Let’s talk openly – there were always smarter ways to use our regasification terminals than just converting LNG into gas and squeezing it with all the other gas into a pipeline. But monopolies don’t care about more efficient use of what they have – it needed a liberalized energy and transport world in order to crack concrete skulls open and allow for something new.
In a sense, modern airline travel has evolved like this. Big airline hubs are connected through long-haul carriers that bring large volumes of people (the passengers) from one hub to another distant hub. That enables them to use much larger gear (Jumbo Jets would not make sense in the regional league) and hence save money through economies of scale. Then the regional distributors take over and either bring in passengers from the farther-flung out locations to the hub or from the hub to their destination on backyard island.
Another analogy would be the internet (and frankly – for me, it’s even more compelling). At the core, the internet is a tie-up of a bunch of servers in various locations which communicate with each other through a uniform language (let’s call it uniform standards) called HTTP. HTTP is a protocol that (in a simplified form – true internet evangelists please don’t crucify me now if I omit a detail) takes data – any kind of data – and hacks it in uniform pieces (lumps or packets), gives each of them an ID tag, an address by which the receiving end will instantly recognize it when it buzzes in and then broad bands it onto the world wide web.
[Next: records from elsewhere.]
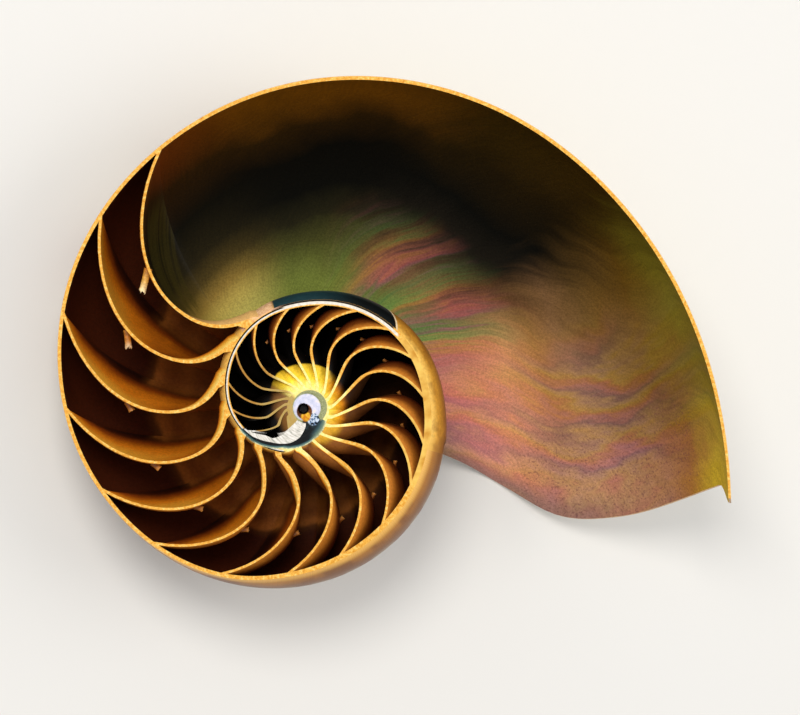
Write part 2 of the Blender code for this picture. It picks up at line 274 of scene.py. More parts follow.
def inner_edge(turn, depth):
    """Inner side of the hollow whorl: the outer face of the turn inside it."""
    inner_turn = turn + 360
    layer = floor_layer(turn)
    if depth <= INNER_FLANK:
        return whorl_point(inner_turn, depth, -layer, 0.0, INNER_FLANK)
    radius = coil_radius(inner_turn)
    share = (depth - INNER_FLANK) / (1 - INNER_FLANK)
    middle = SECTION_MIDDLE * radius
    floor = -cut_offset(inner_turn) - SECTION_HALF_BREADTH * radius - layer
    return middle * (1 - (1 - SEAM) * share), floor


def place_on_turn(turn, distance, height):
    angle = math.radians(turn)
    return Vector((distance * math.cos(angle), distance * math.sin(angle), height))


def hollow_point(turn, height, depth):
    """Point inside a whorl: height 0 to 1 from its inner to its outer side."""
    inner = inner_edge(turn, depth)
    outer = outer_edge(turn, depth)
    distance = inner[0] + (outer[0] - inner[0]) * height
    level = inner[1] + (outer[1] - inner[1]) * height
    return place_on_turn(turn, distance, level)


def lip_shift(turn, fraction):
    """How far the growth lines lead or trail, fading out behind the lip."""
    fade = clamp((LIP_FADE_TURN - turn) / (LIP_FADE_TURN - LIP_BASE_TURN))
    return (smooth_value(LIP, fraction) - LIP_BASE_TURN) * fade ** LIP_FADE_POWER


def septum_line(number, share):
    """Turn from the septum's outer end, and height: share 0 at its root, 1 at its outer end."""
    bow = smooth_value(SEPTUM_BOW, number)
    bow_height = smooth_value(SEPTUM_BOW_HEIGHT, number)
    root = smooth_value(SEPTUM_ROOT, number)
    power = 2 / smooth_value(SEPTUM_ROUNDNESS, number)
    if share < BOW_SHARE:
        angle = share / BOW_SHARE * math.pi / 2
        across = 1 - math.cos(angle) ** power
        forward = 1 - math.sin(angle) ** power
        return bow - (bow - root) * forward, bow_height * across
    up = (share - BOW_SHARE) / (1 - BOW_SHARE)
    return bow * (1 - up ** SEPTUM_VENTRAL_POWER), bow_height + (1 - bow_height) * up


def septum_face(number, step, steps, side):
    """Turn and height of one face of a septum; side is 1 for its back and -1 for its front."""
    first_share = FRONT_START
    if side > 0:
        first_share = BOW_SHARE
        while septum_line(number, first_share)[1] > ROOT_HEIGHT:
            first_share -= SHARE_STEP
    share = first_share + (1 - first_share) * step / steps
    turn, height = septum_line(number, share)
    before = septum_line(number, max(share - SHARE_STEP, 0.0))
    after = septum_line(number, min(share + SHARE_STEP, 1.0))
    base_turn = SEPTUM_TURNS[number - 1]
    inner = inner_edge(base_turn + turn, 0.0)[0]
    rise = outer_edge(base_turn + turn, 0.0)[0] - inner
    distance = inner + rise * height
    along = math.radians(after[0] - before[0]) * distance
    up = (after[1] - before[1]) * rise
    length = math.hypot(along, up)
    half = side * smooth_value(SEPTUM_THICKNESS, number) / 2
    if step == steps:
        return turn + math.degrees(half * length / up / distance), 1.0
    turn += math.degrees(half * up / length / distance)
    height -= half * along / length / rise
    if step == 0:
        height = 0.0
    return turn, max(height, 0.0)


def septum_turn(number, turn, height, depth):
    """Turn of a point on a dished septum, from its turn and height in the cut."""
    flat = 1 - DISH_FLATTENING * depth ** DISH_FLATTENING_POWER
    flank = math.sin(min(depth / FLANK_BOW_DEPTH, FLANK_BOW_LAST) * math.pi / 2) ** 2
    strength = smooth_value(SEPTUM_BOW, number) / FULL_BOW
    flank_turn = FLANK_BOW * flank * strength * height ** FLANK_BOW_POWER
    return SEPTUM_TURNS[number - 1] + turn * flat + flank_turn


class Skin:
    """Points, faces and the numbers that the materials read at every point."""

    NUMBERS = ("turn", "growth", "height", "band", "depth", "line")

    def __init__(self):
        self.points = []
        self.faces = []
        self.kinds = []
        self.numbers = {name: [] for name in self.NUMBERS}

    def add_point(self, point, turn, growth, height, band=0.0):
        self.points.append(point)
        line = second_whorl_line(point) if point.z > -HAIR else 0.0
        values = (turn, growth, height, band, -point.z, line)
        for name, value in zip(self.NUMBERS, values):
            self.numbers[name].append(value)
        return len(self.points) - 1

    def add_face(self, corners, kind):
        kept = []
        for corner in corners:
            if corner not in kept:
                kept.append(corner)
        if len(kept) > 2:
            self.faces.append(kept)
            self.kinds.append(KINDS.index(kind))


def spread(step, steps, pull):
    """Share from 0 to 1 that is finer near 0, so the edges at the cut are crisp."""
    return (step / steps) ** pull


def add_block(skin, counts, place, kinds):
    """Inside faces of a hollow, open at the cut; returns its grid of points.

    kinds names the material of the faces at the start and end of axes 0 and 1 and of the
    far end of axis 2; a kind of None leaves those faces out.
    """
    corners = {}

    def corner(index):
        if index not in corners:
            corners[index] = skin.add_point(*place(*index))
        return corners[index]

    sides = ((0, 0), (0, counts[0]), (1, 0), (1, counts[1]), (2, counts[2]))
    for (axis, end), kind in zip(sides, kinds):
        if kind is None:
            continue
        first, second = [other for other in range(3) if other != axis]
        for i in range(counts[first]):
            for j in range(counts[second]):
                loop = []
                for di, dj in ((0, 0), (1, 0), (1, 1), (0, 1)):
                    index = [0, 0, 0]
                    index[axis] = end
                    index[first] = i + di
                    index[second] = j + dj
                    loop.append(corner(tuple(index)))
                if (end == 0) == (axis != 1):
                    loop.reverse()
                skin.add_face(loop, kind)
    return corners


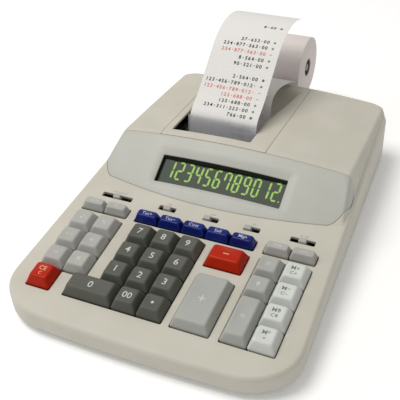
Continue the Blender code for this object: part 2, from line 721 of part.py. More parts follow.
def build_printer_cover():
    """The lift-off cover over the printer, with its bay and the scoop for the paper web."""
    outline = rectangle(COVER_X, (FACE_TOP + GAP, COVER_REAR), 11 * MM)
    bay = rectangle(BAY_X, BAY_BACK, 11 * MM)
    scoop_rim = [(12.3, 205.5), (14.5, 216), (24, 265.5), (-60.5, 265.5), (-56.5, 216), (-56, 206)]
    scoop_floor = [(12.3, 216.5), (13.6, 256), (-54, 256), (-54, 216.5)]
    guides = [np.array(line) * MM for line in (scoop_rim, scoop_floor)]
    skin_body("printer_cover", outline, [bay], guides, cover_height, COVER_T, 11 * MM, "case")


def paper_route():
    """The strip's middle line: off the roll, over in a loose arch, under the platen, up behind the
    tear window and over the printed loop to its cut end."""
    back, z = PLATEN_AT
    reach = PLATEN_R + PAPER_T / 2 + 0.8 * MM
    turns = np.radians([-25, -60, -95, -130, -165])
    around = [(back + reach * math.cos(t), z + reach * math.sin(t)) for t in turns]
    roll_back, roll_z = ROLL_AT
    leave, clear = math.radians(205), ROLL_R + PAPER_T / 2 + 0.35 * MM
    start = (roll_back + clear * math.cos(leave), roll_z + clear * math.sin(leave))
    loose = [(286, 45.5), (280, 52), (270, 57.5), (258, 62), (245, 66.5), (232, 69.3),
             (222.5, 68.6), (216.8, 64), (214.6, 57), (212.5, 50), (207, 42)]
    printed = [(181.6, 46), (182.2, 53), (182.6, 62), (185.5, 66.6), (193, 71.3), (203, 77.5),
               (218, 89), (236, 103), (251, 109.6), (267, 111.4), (280, 109.6), (291.5, 105.5)]
    web, strip = ([(p * MM, q * MM) for p, q in line] for line in (loose, printed))
    return smooth_path([start, *web, *around, *strip], 2)


def build_printer():
    """The tear window, the paper, the platen roller and the frame that its shaft turns in."""
    tilted_plate("tear_window", (-46.5 * MM, 11.8 * MM), (178.8 * MM, 46 * MM),
                 (180.9 * MM, 64.6 * MM), TEAR_T, "smoked")
    ribbon("paper_strip", paper_route(), PAPER_X, PAPER_T, "paper")

    back, z = PLATEN_AT
    x0, x1 = PLATEN_X
    steps = [(x0 - SHAFT_REACH, SHAFT_R), (x0, SHAFT_R), (x0, PLATEN_R), (x1, PLATEN_R),
             (x1, SHAFT_R), (x1 + SHAFT_REACH, SHAFT_R)]
    platen = loft("platen_roller", [wheel_ring((0, 0), r, x, 16) for x, r in steps], "rubber")
    platen.data.transform(Matrix.Translation((0, -KEY_LINE_Y, 0)))
    platen.location = (0, KEY_LINE_Y + back, z)

    low, high = FRAME_Z
    left, right = x0 - FRAME_GAP, x1 + FRAME_GAP
    channel = [
        (left, low), (right, low), (right, high), (right - FRAME_WALL, high),
        (right - FRAME_WALL, low + FRAME_WALL), (left + FRAME_WALL, low + FRAME_WALL),
        (left + FRAME_WALL, high), (left, high),
    ]
    frame = loft("printer_frame", [[(x, KEY_LINE_Y + b, h) for x, h in channel] for b in FRAME_BACK],
                 "frame_metal")
    bearing = loft("bearing_cutter", [wheel_ring(PLATEN_AT, SHAFT_R + 0.08 * MM, x, 16)
                                      for x in (left - MM, right + MM)], "frame_metal")
    cut_or_join(frame, bearing, "DIFFERENCE")


def build_roll():
    """The paper roll on its core, and the one-armed holder that carries it behind the case."""
    back, z = ROLL_AT
    x0, x1 = PAPER_X
    sides = 32
    profile = [(x0, CORE_R), (x0, ROLL_R), (x1, ROLL_R), (x1, CORE_R)]
    points = [p for x, r in profile for p in wheel_ring((0, 0), r, x, sides)]
    faces = []
    for i in range(len(profile)):
        a, c = i * sides, (i + 1) % len(profile) * sides
        for j in range(sides):
            k = (j + 1) % sides
            faces.append((a + j, a + k, c + k, c + j))
    roll = put("paper_roll", points, faces, "paper")
    roll.data.transform(Matrix.Translation((0, -KEY_LINE_Y, 0)))
    roll.location = (0, KEY_LINE_Y + back, z)

    arm_x = (x0 - 4.4 * MM, x0 - 1.4 * MM)
    outline = [(275.3, 18), (278.3, 18), (282, 24), (314, 40), (320, 43.5), (322, 49), (320, 54.6),
               (314.5, 57), (309, 55), (283, 40), (278.3, 44), (275.3, 44)]
    holder = profile_plate("roll_holder", arm_x, outline, "holder")
    turned = ((x0 - 3 * MM, AXLE_R), (x1 - 3 * MM, AXLE_R), (x1 - 2 * MM, AXLE_R - MM))
    axle = loft("roll_axle", [wheel_ring(ROLL_AT, r, x, 16) for x, r in turned], "holder")
    foot = profile_plate("holder_foot", (x0 - 14 * MM, x0 + 6 * MM),
                         [(275.31, 18.5), (278, 18.5), (278, 43.5), (275.31, 43.5)], "holder")
    cut_or_join(holder, axle, "UNION")
    cut_or_join(holder, foot, "UNION")


def main():
    for old in list(bpy.data.objects):
        bpy.data.objects.remove(old, do_unlink=True)
    deck = bpy.data.objects.new("deck_frame", None)
    deck.location = (0, KEY_LINE_Y, DECK_Z)
    deck.rotation_euler = (DECK_SLOPE, 0, 0)
    bpy.context.scene.collection.objects.link(deck)
    bpy.context.view_layer.update()
    outline = case_outline()
    build_top_case(outline)
    build_base_case(outline, deck)
    build_feet()
    build_keyboard(deck)
    build_display()
    build_printer_cover()
    build_printer()
    build_roll()


main()
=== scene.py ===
import json
import math

import bmesh
import bpy
import numpy as np
from mathutils import Matrix, Vector
from mathutils.geometry import delaunay_2d_cdt


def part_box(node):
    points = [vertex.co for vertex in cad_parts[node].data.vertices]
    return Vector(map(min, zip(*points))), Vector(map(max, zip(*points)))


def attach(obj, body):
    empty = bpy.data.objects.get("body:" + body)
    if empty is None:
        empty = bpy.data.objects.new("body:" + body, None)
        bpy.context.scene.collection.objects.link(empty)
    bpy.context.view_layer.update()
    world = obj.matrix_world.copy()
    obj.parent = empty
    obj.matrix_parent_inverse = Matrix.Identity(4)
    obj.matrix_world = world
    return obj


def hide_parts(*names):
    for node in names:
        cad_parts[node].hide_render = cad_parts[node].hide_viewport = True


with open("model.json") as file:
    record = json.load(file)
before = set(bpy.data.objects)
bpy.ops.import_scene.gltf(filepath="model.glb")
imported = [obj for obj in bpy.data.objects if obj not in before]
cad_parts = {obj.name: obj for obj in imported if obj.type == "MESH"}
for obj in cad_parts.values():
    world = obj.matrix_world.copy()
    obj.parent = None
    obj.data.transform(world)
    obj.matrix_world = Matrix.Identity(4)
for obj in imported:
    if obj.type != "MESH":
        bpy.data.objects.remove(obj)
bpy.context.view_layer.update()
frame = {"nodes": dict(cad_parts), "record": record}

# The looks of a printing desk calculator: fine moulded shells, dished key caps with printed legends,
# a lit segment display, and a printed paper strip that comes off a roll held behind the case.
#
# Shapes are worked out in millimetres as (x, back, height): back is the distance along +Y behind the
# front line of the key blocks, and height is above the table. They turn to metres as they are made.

MM = 0.001
GAP = 0.2  # between neighbouring mouldings

# Deck and plan of the case. The back of the roll is 341 mm behind the key line, which places it in the
# frame. Tapers are per millimetre back, and bows and crowns per square millimetre across.
KEY_LINE_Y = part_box("paper_roll")[1].y / MM - 341.0
DECK_SLOPE = math.radians(6)
DECK_Z = 21.1
HALF_WIDTH = 109.25
SIDE_TAPER = 0.047
CASE_FRONT, CASE_REAR = -24.0, 275.0
FRONT_BOW = 0.36 * MM
FRONT_CORNER_R, REAR_CORNER_R = 36, 16
WALL = 2.0
EDGE_R = 3.0
SKIRT_Z = 6.0
BASE_Z, BASE_TOP_Z = 2.5, 12.0
CORD_OUTLET_AT, CORD_OUTLET_R = (60, 20), 4.5  # (x, height) in the rear wall
BASE_SCREWS_AT = ((-92, 30), (92, 30), (-86, 225), (86, 225), (0, 40))

# Hump behind the deck
SEAM_BACK = 111.0
SEAM_BOW = 1.2 * MM
FACE_SLOPE = math.radians(29)
FACE_TOP = 158.5
ROOF_Z = 59.6
ROOF_FALL = 0.062
ROOF_CROWN = 0.65 * MM
RIM_TOP = 42.0
LEDGE = 2.6  # of rim that is left beside the hump
SIDE_DRAFT = math.radians(15)

# Display
WINDOW_HALF = 51.5
WINDOW_LOW, WINDOW_HIGH = 123.4, 144.0
RECESS = 1.6
RECESS_MARGIN = (4.5, 2.5, 5.0)  # sides, bottom, top
PANE_DEPTH = 6.2  # under the display face
PANE_FOOT = 119.0
COLLAR_DROP, COLLAR_SIDES = 0.45, (0.03, 0.28)  # its top under the face, its sides in from the opening
DIGIT_HEIGHT, DIGIT_WIDTH, DIGIT_PITCH = 15.8, 5.8, 7.95
BAR_WIDTH = 1.5
DIGITS = "123456789012"
LAST_DIGIT_RIGHT, DIGITS_FOOT = 47.2, 9.2
BAR_GAP, BAR_LEAN, BAR_LEVELS = 0.2, 0.03, (0.02, 0.12)  # levels are heights off the pane

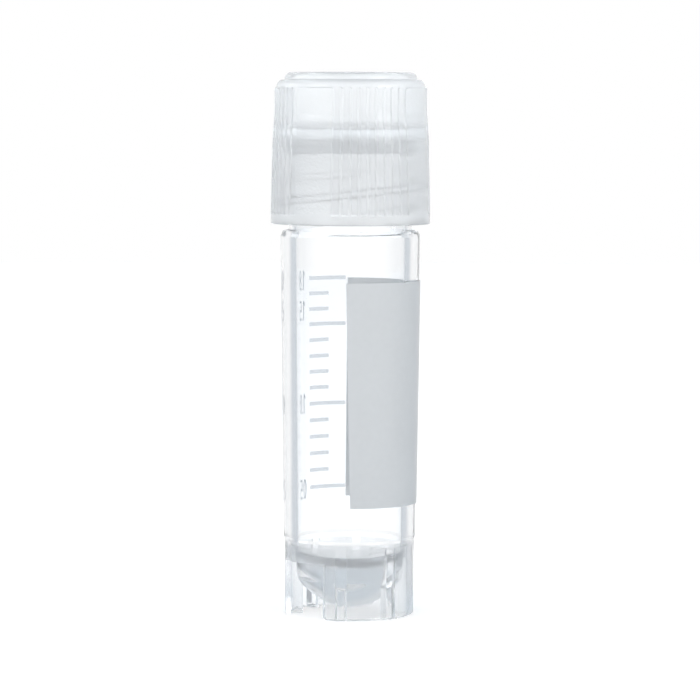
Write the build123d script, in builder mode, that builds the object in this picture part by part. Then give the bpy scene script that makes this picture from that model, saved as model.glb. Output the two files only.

Each data lump is essentially free to search by itself for the most effective and economical way to reach its destiny. And as the info is broadband, it does not matter if certain lumps don’t reach their destination as others will jump in and take the slack.
If we translate this analogy to road transport we have a problem. Each lump of road transported LNG needs a lot of intelligence as it absolutely needs to get where it was intended to go. Drivers will take care that this happens. This assures that a particular lump gets where it is needed but its systemically not very flexible. And it is very, very expensive as intelligence costs money, a lot more money than the commodity itself in some instances.
Rail is a much better system as once the LNG is on the iron horses wagons, it can simply be left to the railway companies logistical services. They will configure trains in order to fulfill whatever transport contract they have at the time. It matters very little if a given train pulls one, two or more wagons more or less each time as the additional effort of the whole train per wagon is negligible.
That alone makes rail a perfect medium for big bulk transport as you only need to load the wagons (the lumps) and then give them tags, leaving them to the railway operator in the process. The railway operator needs very little knowledge about the freight, the source or the destination as after loading the lump is identical with many other lumps which can then be configured and reconfigured almost at will.
Well, let’s pull back a little as there are a number of factors that need consideration like for example, LNG is still a boiling liquid and produces BOG but lumpy cargoes produce much less BOG than a pipeline as thermal influx in a vacuum insulated tank is much less. Hence less of a BOG problem. Besides, modern vacuum tanks are pressure resistant to a certain point. They will take many days and even weeks of BOG buildup until there is a real problem. Simple pressure gauges on each tank connected to the mobile communication network will enable operators in control rooms to planning accordingly and automated bells and whistles systems will be here to drive lazy operators nuts to avoid problems at an early phase.
But, you will say now, that’s still not very good as I need the LNG here and there is no railway here. That’s where another system the European Commission is very keen on comes into play. Anyone who has tried to transport containers in Europe must already have stumbled over the term “intermodal transport”. Simplified speaking this means that standard containers are lifted from a truck onto a special rail container carriage and then the container uses cheap rail transport just in order to be picked up by another truck at the destination intermodal node.
Standard LNG transport containers already exist and there is no reason why they should not be lifted onto a rail carriage for long-range transport. But going one step further, a rail loading facility at the LNG terminal would do away with the need for the first truck altogether. And for most terminals, it would be a modest investment given what potential market lies on their doorstep.
At the destination, there is a lot of dead tracks. Many railway stations don’t need much of their track anymore so it just lies there and rusting away. Some of those unused tracks could be refurbished inexpensively and become satellite nodal points for the redistribution of LNG. They could be some sort of super gas station for fleet vehicles and smaller LNG transport trailers wanting to go the last mile. That would give much-needed business to ailing railway companies and would give the unbundled companies who own the rails something to improve their business plans on.
And let’s be frank, with all the historically unused tracks in Europe, this is an energy internet par excellence. I would not be surprised if some old unused tracks would be dusted off and revitalized bringing many communities back to the railways.